Across the country, creative cheese professionals are helping upgrade the image of pub food. Who would have thought you could sell beer without burgers? But in some new beer-centric establishments, artisan cheese platters are getting top billing.
I experienced this trend most recently and compellingly in Portland, Oregon, where rock-star cheesemonger Steve Jones is designing the cheese plates for patrons of The Commons, a small craft brewery. Jones has opened a petite kiosk called Cheese Annex inside this hip urban brewpub, and there is not a burger or fried thing on the menu.

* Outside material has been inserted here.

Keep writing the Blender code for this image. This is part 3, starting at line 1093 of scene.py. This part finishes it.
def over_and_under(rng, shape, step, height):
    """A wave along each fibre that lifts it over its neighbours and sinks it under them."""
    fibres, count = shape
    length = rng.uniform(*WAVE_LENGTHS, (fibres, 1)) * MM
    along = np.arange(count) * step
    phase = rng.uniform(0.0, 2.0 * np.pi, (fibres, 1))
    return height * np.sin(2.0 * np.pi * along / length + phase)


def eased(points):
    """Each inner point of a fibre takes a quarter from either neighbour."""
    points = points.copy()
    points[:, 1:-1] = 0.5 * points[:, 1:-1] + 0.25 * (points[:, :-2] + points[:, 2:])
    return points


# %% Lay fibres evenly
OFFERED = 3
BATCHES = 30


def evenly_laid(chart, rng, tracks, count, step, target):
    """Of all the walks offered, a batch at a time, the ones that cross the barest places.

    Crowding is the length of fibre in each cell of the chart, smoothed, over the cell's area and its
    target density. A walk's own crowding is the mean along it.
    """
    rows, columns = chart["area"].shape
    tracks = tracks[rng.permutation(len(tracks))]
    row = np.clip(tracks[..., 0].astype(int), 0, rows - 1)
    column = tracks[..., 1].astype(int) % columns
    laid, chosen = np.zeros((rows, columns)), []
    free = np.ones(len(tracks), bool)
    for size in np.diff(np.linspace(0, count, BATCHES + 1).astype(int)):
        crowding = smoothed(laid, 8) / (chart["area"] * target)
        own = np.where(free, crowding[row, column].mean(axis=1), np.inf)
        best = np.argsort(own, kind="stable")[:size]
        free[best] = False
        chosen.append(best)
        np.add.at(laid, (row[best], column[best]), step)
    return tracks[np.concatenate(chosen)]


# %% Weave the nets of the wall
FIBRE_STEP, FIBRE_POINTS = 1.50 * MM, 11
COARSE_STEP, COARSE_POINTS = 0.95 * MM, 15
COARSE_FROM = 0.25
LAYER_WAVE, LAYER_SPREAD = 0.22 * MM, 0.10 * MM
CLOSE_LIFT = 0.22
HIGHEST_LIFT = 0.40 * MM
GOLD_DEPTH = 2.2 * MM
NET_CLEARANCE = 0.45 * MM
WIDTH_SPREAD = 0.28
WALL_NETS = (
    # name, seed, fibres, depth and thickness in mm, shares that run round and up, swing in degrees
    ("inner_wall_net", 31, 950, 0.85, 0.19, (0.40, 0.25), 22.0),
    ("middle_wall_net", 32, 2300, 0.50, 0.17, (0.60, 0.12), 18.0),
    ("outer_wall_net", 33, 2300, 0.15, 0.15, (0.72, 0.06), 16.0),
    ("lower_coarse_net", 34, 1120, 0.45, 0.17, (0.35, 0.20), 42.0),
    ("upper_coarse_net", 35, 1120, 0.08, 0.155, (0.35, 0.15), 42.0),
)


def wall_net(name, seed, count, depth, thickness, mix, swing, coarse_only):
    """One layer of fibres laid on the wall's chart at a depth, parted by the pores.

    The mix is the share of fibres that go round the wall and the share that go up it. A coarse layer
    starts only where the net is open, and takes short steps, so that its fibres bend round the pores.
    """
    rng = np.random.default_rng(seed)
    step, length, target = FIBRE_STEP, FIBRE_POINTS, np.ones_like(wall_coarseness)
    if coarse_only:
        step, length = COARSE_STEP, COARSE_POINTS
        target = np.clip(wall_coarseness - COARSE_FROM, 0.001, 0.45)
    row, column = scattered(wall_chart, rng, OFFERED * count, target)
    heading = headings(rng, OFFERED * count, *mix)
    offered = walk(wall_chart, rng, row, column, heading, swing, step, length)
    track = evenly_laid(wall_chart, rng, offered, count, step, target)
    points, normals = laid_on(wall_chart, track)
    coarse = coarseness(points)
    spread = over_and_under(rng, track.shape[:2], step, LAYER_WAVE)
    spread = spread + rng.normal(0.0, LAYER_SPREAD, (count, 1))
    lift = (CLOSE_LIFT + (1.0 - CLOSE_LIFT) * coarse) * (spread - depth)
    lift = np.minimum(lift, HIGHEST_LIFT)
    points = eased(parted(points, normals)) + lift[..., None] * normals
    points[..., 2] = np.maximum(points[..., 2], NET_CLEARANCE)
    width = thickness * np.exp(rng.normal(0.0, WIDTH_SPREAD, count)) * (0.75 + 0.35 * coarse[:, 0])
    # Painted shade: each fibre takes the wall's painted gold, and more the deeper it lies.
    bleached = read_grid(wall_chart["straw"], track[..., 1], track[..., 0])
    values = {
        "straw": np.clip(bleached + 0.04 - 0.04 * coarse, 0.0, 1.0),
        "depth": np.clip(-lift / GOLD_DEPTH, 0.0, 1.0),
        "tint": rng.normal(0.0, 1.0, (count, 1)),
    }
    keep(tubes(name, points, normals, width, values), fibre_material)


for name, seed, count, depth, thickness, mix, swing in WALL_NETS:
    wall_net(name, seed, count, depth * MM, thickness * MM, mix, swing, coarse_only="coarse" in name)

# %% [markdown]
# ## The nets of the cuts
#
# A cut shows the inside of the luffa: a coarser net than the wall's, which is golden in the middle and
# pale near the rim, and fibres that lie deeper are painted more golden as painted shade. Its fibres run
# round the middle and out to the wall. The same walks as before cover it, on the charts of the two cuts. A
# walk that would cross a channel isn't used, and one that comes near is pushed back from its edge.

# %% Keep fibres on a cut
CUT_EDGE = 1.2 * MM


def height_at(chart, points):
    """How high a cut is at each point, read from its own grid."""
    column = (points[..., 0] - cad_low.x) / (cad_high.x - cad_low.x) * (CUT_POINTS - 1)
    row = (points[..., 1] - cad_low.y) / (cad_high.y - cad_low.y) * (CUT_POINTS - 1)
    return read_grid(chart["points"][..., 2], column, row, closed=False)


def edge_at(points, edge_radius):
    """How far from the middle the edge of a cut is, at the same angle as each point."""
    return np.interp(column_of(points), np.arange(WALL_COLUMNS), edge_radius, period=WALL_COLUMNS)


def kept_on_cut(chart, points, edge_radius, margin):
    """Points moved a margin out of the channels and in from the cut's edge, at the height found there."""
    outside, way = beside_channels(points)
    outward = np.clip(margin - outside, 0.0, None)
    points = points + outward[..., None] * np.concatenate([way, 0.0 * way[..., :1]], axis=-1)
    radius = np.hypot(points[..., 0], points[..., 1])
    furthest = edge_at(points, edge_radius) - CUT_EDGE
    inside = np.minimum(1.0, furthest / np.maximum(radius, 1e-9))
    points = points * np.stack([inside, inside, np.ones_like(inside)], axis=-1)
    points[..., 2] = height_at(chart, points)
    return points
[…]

Jones is best known in Portland for Cheese Bar, his casual restaurant with a small, cheese-themed menu and retail cheese counter. At The Commons, the menu is even more tightly focused: cheese and charcuterie boards, a soup, fondue, a grilled-cheese sandwich and a daily-changing salad or two.
I ordered the braised green beans with goat cheese, the Northwest Cheese Board and small pours of two brews: Field & Furrow, a lemony saison with coriander; and Oatmeal Stout. What a perfect lunch. The three cheeses were all new to me and all noteworthy. Top to bottom in image above:
- Cascadia Creamery Cloud Cap (Washington), an impressive raw cow’s milk cheese in the style of Caerphilly
- Fern’s Edge Mount June (Oregon), a mellow aged goat cheese with Gouda-like creaminess and sweetness; perfect with the stout
- Ancient Heritage Dairy Hannah (Oregon), a firm aged wheel from a blend of cow’s and sheep’s milk, with a natural rind, a cultured-butter aroma and lactic, sour cream finish
At other leading brewpubs, like San Francisco’s Thirsty Bear, the kitchen makes the pairing for you. I love the refined simplicity of Thirsty Bear’s presentations: a short pour of beer, expertly cut cheese, toasted almonds, crisped baguette.
Everybody knows about burgers and beer. But these new menus give pub customers a chance to explore the less-familiar affinities between craft beer and fine cheese.
So Portlandia
To complement its bounty of craft breweries, Portland now has a small-scale urban creamery: Ancient Heritage Dairy, which relocated from country to city earlier this year to be closer to customers. In a light-filled corner building in Southeast Portland, cheesemaker Paul Obringer is making and maturing about 600 pounds a week of cow’s and sheep’s milk cheeses in a range of styles. My favorite is Hannah (see above), available at Cheese Plus in San Francisco. Both Cheese Plus and Little Vine in San Francisco also carry the creamery’s Willow Creek, a creamy, yeasty wine-washed wheel that I also enjoyed. In the video, creamery assistant Sarah Johnson flips fresh wheels of Hannah. The curds have only been draining for about 15 minutes, but they have already knit together enough to flip.